Desobriga-se por isso de mostrar seus escritos. Eles por certo existem. Talvez tenha receio de que a sensibilidade e os sentimentos mais recônditos possam ser mal interpretados. Quantos brutamontes nesta sala. Não deseja se expor. Principalmente se aquele coroa filho da mãe estiver presente.
Aquele, que nada malha no papel, mas sempre vomita um discurso de meias-palavras, agressivo, no sentido de depreciar a leitura dos trabalhos dos que evidenciam emoções, pensamentos e conceitos, através da alma das frases: os sentimentos e emoções expostos a partir do uso conotativo dos substantivos e verbos. Principalmente.
Poderia fixar-me na tênue consistência emocional das personagens daquele rapaz, que joga no papel uma ficção pouco científica, refletindo a personalidade flutuante devido às sequelas do uso experimental de drogas.
Sim, por que não fazer uma crítica sobre o livro daquela balzaquiana simpática? Sua prosa intelectualizada motivada pelo uso contumaz do prozac. Versa sobre as asperezas da mãe madrasta sociedade. Ela acredita que as motivações que conduzem as pessoas a situações difíceis, vêm sempre do interior delas mesmas. Precisa fazer uma leitura de Max Weber (Teoria dos Juízos de Valores ou de A Ética Protestante e o Espírito do Capitalismo).
Por que escrever logo sobre ele, "seu" Jacy, que está com um pé do lado de dentro e outro do lado de fora da cova? Um pouco como todos os que estão vivos. Não será covardia de minha parte? Falar logo dele, que está entrincheirado atrás dos muros intelectualmente elaborados de suas frustrações?
"Seu" Jacy lembra-me um conto infantil, O “Asno de Buridam”: após atravessar às duras penas um longo trecho da caatinga de sua vida seca, está tão desesperado de fome e de sede de viver que, após chegar num trecho mais ameno da inóspita geografia tropical, em plena zona da mata, se depara com uma refrescante tina de água límpida de um lado, e do outro, com um cocho de feno.
Tudo que ele precisa é beber um pouco de água fresca, comer da deliciosa erva, ceifada e seca, temperada por sua urgência de consumir avidamente o alimento renovador em sua nômade miséria.

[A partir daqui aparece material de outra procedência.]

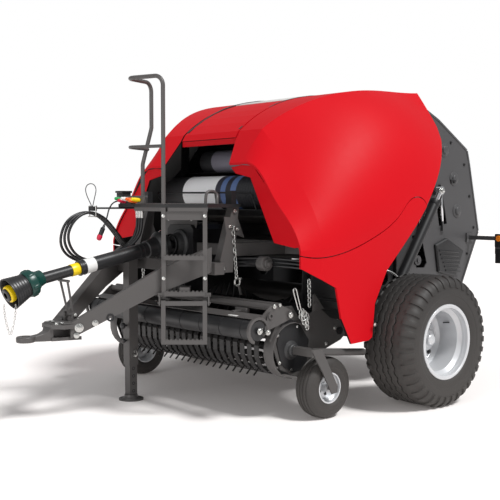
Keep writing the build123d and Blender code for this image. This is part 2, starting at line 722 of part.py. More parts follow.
def ladder():
    w = LADDER_W
    width = math.dist(LADDER_L, LADDER_R)
    stiles = [Pos(s, (745 + DECK_Z) / 2, 0) * Box(w, DECK_Z - 745, w) for s in (0, width)]
    rungs = [Pos(width / 2, z, 0) * Box(width, w, 40) for z in (765, 983)]
    plate = Pos(width / 2, 1236, 0) * Box(width, 50, 12)
    frame = stiles[0] + stiles[1] + rungs + plate
    lugs = []
    for s in (-w / 2 - 10, width + w / 2 + 10):
        lugs.append(Pos(s, STEP_HINGE_Z + 14, STEP_OUT / 2) * Box(8, 60, STEP_OUT + w))
        lugs.append(Pos(s, 760, 3) * Box(24, 24, 20))
    pins = [Pos(s, STEP_HINGE_Z, STEP_OUT) * Rot(0, 90, 0) * Cylinder(STEP_PIN_R, 44) for s in (-12, width + 12)]
    stay = Pos(width / 2, 790, -75) * Box(60, 24, 150)
    return ladder_plane() * (frame + lugs + pins + stay)


def ladder_step():
    w = LADDER_W
    width = math.dist(LADDER_L, LADDER_R)
    low = 465.0
    high = STEP_HINGE_Z + w / 2
    stiles = [Pos(s, (low + high) / 2, STEP_OUT) * Box(w, high - low, w) for s in (0, width)]
    bars = [Pos(width / 2, z, STEP_OUT) * Box(width, w, w) for z in (low + w / 2, STEP_HINGE_Z - 4)]
    holes = [Pos(s, STEP_HINGE_Z, STEP_OUT) * Rot(0, 90, 0) * Cylinder(STEP_PIN_R + RUNNING, 48)
             for s in (-12, width + 12)]
    return ladder_plane() * (stiles[0] + stiles[1] + bars - holes)


def handrail():
    r = 13.0
    z = 2075.0
    a = (LADDER_L[0], LADDER_L[1], z)
    b = (109.0, -1624.0, z)
    c = (10.0, -1373.0, z)
    foot = DECK_Z + DECK_T
    loop = bent([(a[0], a[1], foot), a, b, c, (10, -1373, 1790), (-44, -1405, 1560), (-44, -1405, foot)],
                [60, 60, 60, 80, 80], r)
    mid = 1655.0
    hoop = bent([(a[0], a[1], mid), (b[0], b[1], mid), (-20, -1380, mid)], [60], 10)
    return loop + hoop


def cord(points, dia):
    """Tube of a hanging cord through points in (x, y, z), with arcs as large as its runs allow."""
    vectors = [Vector(*p) for p in points]
    runs = [b - a for a, b in zip(vectors, vectors[1:])]
    radii = []
    for before, after in zip(runs, runs[1:]):
        turn = math.radians(before.get_angle(after))
        radii.append(0.45 * min(before.length, after.length) / math.tan(turn / 2))
    print("cord radii", [round(r) for r in radii], "length", round(sum(r.length for r in runs)))
    return bent(points, radii, dia / 2)


def hose(i):
    """Hydraulic hose i from the front beam over the clamp, round its loop and up to the coupling tray."""
    low = 14.0 * i
    start, end = HOSE_X[i], SOCKET_X[i]
    line = [(0, ARM_END[1] - 30.6, 958.6), (0, -1380, 1048), (0, -1462, 1148), (0, -1541, 1225), (0, -1654, 1262),
            (0, -1764 - low, 1205), (0, -1816 - low, 1095 - low), (0, -1764 - low, 985 - low / 2),
            (0, -1654, 935 - low / 2), (0.35, -1524, 958), (0.7, -1420, 1010), (1, -1350, 1090), (1, -1332, 1178),
            (1, -1332, DECK_Z - 22)]
    route = [(start + (end - start) * share, y, z) for share, y, z in line]
    return cord(route, HOSE_D)


def cable():
    line = [(-1462, 1326), (-1512, 1326), (-1554, 1280), (-1572, 1208), (-1600, 1150)]
    return cord([(-212, y, z) for y, z in line], 9.0)


def hose_stand():
    """Tray for the couplings on the deck and the bar under it that carries the hoses' clamp."""
    z = DECK_Z - 6.2
    bar = rod((-200, -1330, z), (-320, -1604, z), 6)
    clamp = span((-358, -1618, 1261), (-292, -1594, 1290))
    tray = span((-225, -1462, DECK_Z + DECK_T), (-95, -1395, DECK_Z + DECK_T + 38))
    sockets = span((-228, -1348, DECK_Z - 22), (-152, -1316, DECK_Z))
    block = span((-362, ARM_END[1] - 24, 932), (-288, ARM_END[1], 972))
    return Compound([(bar + clamp + sockets).solid(), tray, block])


# Net rolls

def net_roll():
    body = across(*NET, NET_R, -NET_HALF, NET_HALF)
    ends = across(*NET, SPINDLE_R, -NET_HALF - 28, NET_HALF + 28)
    return body + ends


def net_cradle():
    y, z = NET
    inner = WALL_X - WALL / 2
    cheek = side_plate([(y - 110, z - 60), (y - 60, z + 80), (-650, 1560), (-620, 1560), (-620, z - 170),
                        (y - 20, z - 170)], inner + 6, 12)
    hole = across(y, z, SPINDLE_R + RUNNING, NET_HALF, NET_HALF + 40)
    tray = side_plate(strip([(y - 130, z - 110), (y - 60, z - 150), (-640, z - 150)], 5), 0, 2 * inner)
    sy, sz = SPARE
    shelf = side_plate(strip([(sy - 70, sz - SPARE_R), (sy + 55, sz - SPARE_R)], 4), 0, 2 * inner)
    upright = span((inner - 40, ROOF_FRONT_Y - 16, 1502), (inner, ROOF_FRONT_Y + 28, ridge_z(ROOF_FRONT_Y) - ROOF_DROP))
    side = (cheek - hole) + upright
    return side + mirrored(side) + tray + shelf + roof_tube(ROOF_FRONT_Y)


def spare_roll():
    return across(SPARE[0], SPARE[1] + 0.3, SPARE_R, -400, WALL_X - WALL / 2 - 46)


# Pickup

def pickup_frame():
    """Side plates, cross tubes, wheel arms and the stripper bands between the tines."""
    y, z = REEL
    plate = side_plate([(-1117, 499), (-1083, 560), (-1020, 690), (-940, 690), (-870, 600), (-700, 660), (-606, 590),
                        (-493, 560), (-465, 470), (-507, 440), (-650, 395), (-757, 250), (-757, 210), (-810, 210), (-920, 262),
                        (-1037, 308)], PICKUP_X, PLATE)
    plate -= across(*PICKUP_PIN, PIN_R + RUNNING, PICKUP_X - 20, PICKUP_X + 20)
    plate -= across(y, z, 22 + RUNNING, PICKUP_X - 20, PICKUP_X + 20)
    inner = PICKUP_X - PLATE / 2
    tube = across(*BAND_TUBE, BAND_TUBE_R, -inner, inner)
    foot_bar = across(*BAND_BAR, BAND_BAR_R, -inner, inner)
    head_x = GAUGE_X + GAUGE_WIDTH / 2 + 16
    wheel_arm = rod((1020, -930, 426), (1020, -475, 378), 22)
    head = span((PICKUP_X + PLATE / 2, -965, 400), (head_x, -915, 445))
    leg = side_plate([(-975, 445), (-890, 445), (-752, 205), (-752, 165), (-800, 160), (-880, 300)], head_x, 10)
    leg_pin = across(GAUGE_Y, GAUGE_R, GAUGE_PIN_R, GAUGE_X - 30, head_x)
    guard_pin = across(*GUARD_PIN, 14, PICKUP_X + PLATE / 2, GUARD_X + 14)
    half = plate + wheel_arm + head + leg + leg_pin + guard_pin
    frame = half + mirrored(half) + tube + foot_bar
    return Compound([frame.solid()] + stripper_bands())


def stripper_bands():
    """Curved sheet fingers round the reel, one between each pair of tines."""
    y, z = REEL
    pitch = TINE_PITCH
    count = int(2 * (PICKUP_X - 60) / pitch)
    bands = []
    arc = [math.radians(a) for a in range(45, 271, 25)]
    line = [(y + BAND_R * math.cos(a), z + BAND_R * math.sin(a)) for a in arc]
    seat = BAND_TUBE[1] + BAND_TUBE_R + 0.2
    tail = [(BAND_TUBE[0] + 10, seat), (BAND_TUBE[0] - 10, seat)] + line + [(BAND_BAR[0], BAND_BAR[1] + BAND_BAR_R + 3.2)]
    for i in range(count):
        x = (i - (count - 1) / 2) * pitch
        bands.append(side_plate(strip(tail, 3.0), x, 42).solid())
    return bands


def reel():
    """Tined reel: shaft, end discs, four bars and rows of spring tines."""
    y, z = REEL
    half = PICKUP_X - PLATE / 2 - 6
    body = across(y, z, 26, -half, half) + across(y, z, 22, -PICKUP_X - 4, PICKUP_X + 4)
    for x in (-half + 40, 0, half - 40):
        body += across(y, z, 118, x - 4, x + 4)
    count = int(2 * (PICKUP_X - 60) / TINE_PITCH) - 1
    for turn in (45, 135, 225, 315):
        a = math.radians(turn)
        by, bz = y + 110 * math.cos(a), z + 110 * math.sin(a)
        body += across(by, bz, 14, -half + 20, half - 20)
        for i in range(count):
            x = (i - (count - 1) / 2) * TINE_PITCH
            body += rod((x, by, bz), (x, y + REEL_R * math.cos(a), z + REEL_R * math.sin(a)), TINE / 2)
    return body


def windguard():
    """Arms on the pickup's plates with a cross tube and the crop roller's end rings."""
    py, pz = GUARD_PIN
    cy, cz = CROP_ROLLER
    arm_plate = side_plate([(py + 24, pz - 24), (py + 24, pz + 24), (py - 60, pz + 60), (-1130, 705), (cy - 30, cz + 20),
                            (cy - 10, cz - 34), (cy + 40, cz - 20)], GUARD_X, 10)
    arm_plate -= across(py, pz, 14 + RUNNING, GUARD_X - 20, GUARD_X + 20)
    arm_plate -= across(cy, cz, 16 + RUNNING, GUARD_X - 20, GUARD_X + 20)
    face = GUARD_X + 5
    collar = [(face, RING_IN), (face + 18, RING_IN), (face + 18, RING_OUT), (face, RING_OUT)]
    opening = span((face, cy - 10, cz - 100), (face + 30, cy + 100, cz + 10)).rotate(Axis((0, cy, cz), (1, 0, 0)), -20)
    half = arm_plate + (turned(collar, cy, cz) - opening)
    beam = across(-1100, 690, 20, -GUARD_X, GUARD_X)
    rear_tube = across(-1062, 702, 16, -GUARD_X, GUARD_X)
    housing = [(-1186, 650), (-1222, 638), (-1255, 631)]
    sheet = side_plate(strip(housing, 4), 0, 2 * GUARD_X)
    return half + mirrored(half) + beam + rear_tube + sheet


def crop_roller():
    y, z = CROP_ROLLER
    half = GUARD_X - 11
    body = across(y, z, CROP_R, -half + 8, half - 8) + across(y, z, 16, -GUARD_X - 9, GUARD_X + 9)
    disc = across(y, z, RING_IN - 8, GUARD_X + 8, GUARD_X + 15) + across(y, z, 13, GUARD_X + 8, GUARD_X + 27)
    return body + disc + mirrored(disc)


def gauge_tyre():
    half = GAUGE_WIDTH / 2
    outline = [(-half, 140), (-half + 10, 170), (-half + 30, 185), (-half + 52, GAUGE_R), (half - 52, GAUGE_R),
               (half - 30, 185), (half - 10, 170), (half, 140), (half - 14, GAUGE_RIM_R), (-half + 14, GAUGE_RIM_R)]
    return turned([(GAUGE_X + x, r) for x, r in outline], GAUGE_Y, GAUGE_R)


def gauge_rim():
    edge = GAUGE_WIDTH / 2 - 14
    r = GAUGE_RIM_R - 0.3
    bore = GAUGE_PIN_R + RUNNING
    outline = [(-edge, r), (edge, r), (edge, r - 8), (edge - 20, r - 10), (edge - 30, r - 22), (10, r - 22), (10, 30),
               (edge - 10, 30), (edge - 10, bore), (-36, bore), (-36, 30), (0, 30), (0, r - 30), (-edge + 30, r - 30),
               (-edge + 20, r - 14), (-edge, r - 8)]
    return turned([(GAUGE_X + x, q) for x, q in outline], GAUGE_Y, GAUGE_R)


panel = skin()
nodes = {
    "axle": axle(),
    "chamber_walls": chamber_walls(panel),
    "front_rollers": roller_set([a for a in range(100, 261, 20) if a != 220], WALL_X - WALL / 2),
    "feed_pan": feed_pan(),
    "feed_rotor": feed_rotor(),
    "hood": hood(),
    "ram_barrels": ram_barrels(),
    "ram_rods": ram_rods(),
    "door_left": door(panel),
    "fender_left": fender(panel),
    "drawbar": drawbar(),
    "hitch": hitch(),
    "front_frame": front_frame(),
    "gearbox": gearbox(),
    "pto_cross": pto_cross(),
    "pto_outer": pto_outer(),
    "pto_inner": pto_inner(),
    "pto_rest": pto_rest(),
    "jack_sleeve": jack_sleeve(),
    "jack_leg": jack_leg(),
    "deck": deck(),
    "ladder": ladder(),
    "ladder_step": ladder_step(),
    "handrail": handrail(),
    "hose_stand": hose_stand(),
    "hose_1": hose(0),
    "hose_2": hose(1),
    "hose_3": hose(2),
    "cable": cable(),
    "net_roll": net_roll(),
    "net_cradle": net_cradle(),
    "spare_roll": spare_roll(),
    "tailgate": tailgate(),
    "gate_covers": gate_covers(),
    "rear_rollers": roller_set(range(-80, 61, 20), GATE_X - WALL / 2),
    "lamps": lamps(),
    "pickup_frame": pickup_frame(),
    "reel": reel(),
    "windguard": windguard(),
    "crop_roller": crop_roller(),
    "tyre_left": tyre(),
    "rim_left": rim(),
    "gauge_tyre_left": gauge_tyre(),
    "gauge_rim_left": gauge_rim(),
}
for name in [n for n in nodes if n.endswith("_left")]:
    nodes[name.replace("_left", "_right")] = mirrored(nodes[name])

os.makedirs("parts", exist_ok=True)
for name, shape in nodes.items():
    export_step(ROW * shape, f"parts/{name}.step")
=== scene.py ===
import bmesh
import bpy
import math
from mathutils import Matrix, Vector


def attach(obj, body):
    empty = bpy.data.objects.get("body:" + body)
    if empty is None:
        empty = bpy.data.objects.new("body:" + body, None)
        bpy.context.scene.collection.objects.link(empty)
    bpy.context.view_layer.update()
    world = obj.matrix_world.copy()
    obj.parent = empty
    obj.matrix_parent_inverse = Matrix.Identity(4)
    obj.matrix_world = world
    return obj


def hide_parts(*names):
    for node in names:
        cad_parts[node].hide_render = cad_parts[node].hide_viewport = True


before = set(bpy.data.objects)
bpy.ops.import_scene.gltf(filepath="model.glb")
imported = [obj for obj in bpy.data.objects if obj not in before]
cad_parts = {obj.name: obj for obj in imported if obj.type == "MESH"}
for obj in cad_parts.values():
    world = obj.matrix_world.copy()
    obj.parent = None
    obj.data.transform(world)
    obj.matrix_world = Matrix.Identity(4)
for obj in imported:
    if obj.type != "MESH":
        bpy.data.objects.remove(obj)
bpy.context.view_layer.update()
bpy.ops.object.select_all(action="DESELECT")

# The axle lies at this Y
AXLE_Y = 0.5683


def at(x, y, z):
    """A place given from the axle backwards, as the machine was measured."""
    return Vector((x, y + AXLE_Y, z))


# Places that several pieces share, in metres
MAIN_HUB = at(1.135, 0, 0.425)
GAUGE_HUB = at(0.967, -0.783, 0.19)
REEL_Y, REEL_Z = -0.95, 0.42
REEL_HUB = at(0, REEL_Y, REEL_Z)
CROP_ROLLER = at(0, -1.24, 0.565)
GEARBOX_FACE = at(0, -1.14, 1.041)
CHAMBER_Y, CHAMBER_Z = 0.28, 1.25
ROLLER_RING = 0.705
WALL_X = 0.63
GATE_X = 0.654
SHAFT_SLOPE = math.radians(11.2)


# Camera, lamps and ground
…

Porém, a ansiedade por satisfazer-se simultaneamente da água e do feno, paralisou seus membros cansados e tensos. O “Asno de Buridam” morreu imobilizado por sua própria indecisão. O pão e o vinho da vida tão próximos e ao mesmo tempo inalcançáveis.
O paralelo com a figura de "seu" Jacy é que ele nem bem nem mal escreve. Parece imobilizado por suas teorias. Catatônico defensor de uma estética da possibilidade de escrever melhor, como os grandes mestres da literatura que possivelmente terá lido.
"Seu" Jacy é uma lição para todos. Um ensinamento para não ser seguido. Uma advertência para a moça que talvez esteja demasiado tímida, entrando nessa viagem de se esconder. Alguém precisa dizer-lhe que precisa ter a mínima coragem de se desnudar. Tirar literalmente a roupa de suas defesas diante do espelho do "outro". Dos demais membros da "oficina".
O rapaz, por certo aprenderá a escrever, a partir do exercício da autocrítica. Precisa fazer a junção entre tempo literário e tempo psicológico. "Seu" Jacy prosseguirá exibindo uma erudição livresca, uma cultura inútil, uma autoafirmação otária.
Alguém precisa dizer-lhe que é pelo exemplo que se constrói um valor, um conceito, uma estética ou um estilo. Não malhando verbalmente o árduo trabalho de criação literária dos companheiros de Oficina, neófitos do aprendizado da palavra. Tudo isso para afirmar a ausência, a privação pessoal e coletiva da inexistência de seu texto.
Talvez seja para ele um enigma o lugar onde se escondem as musas.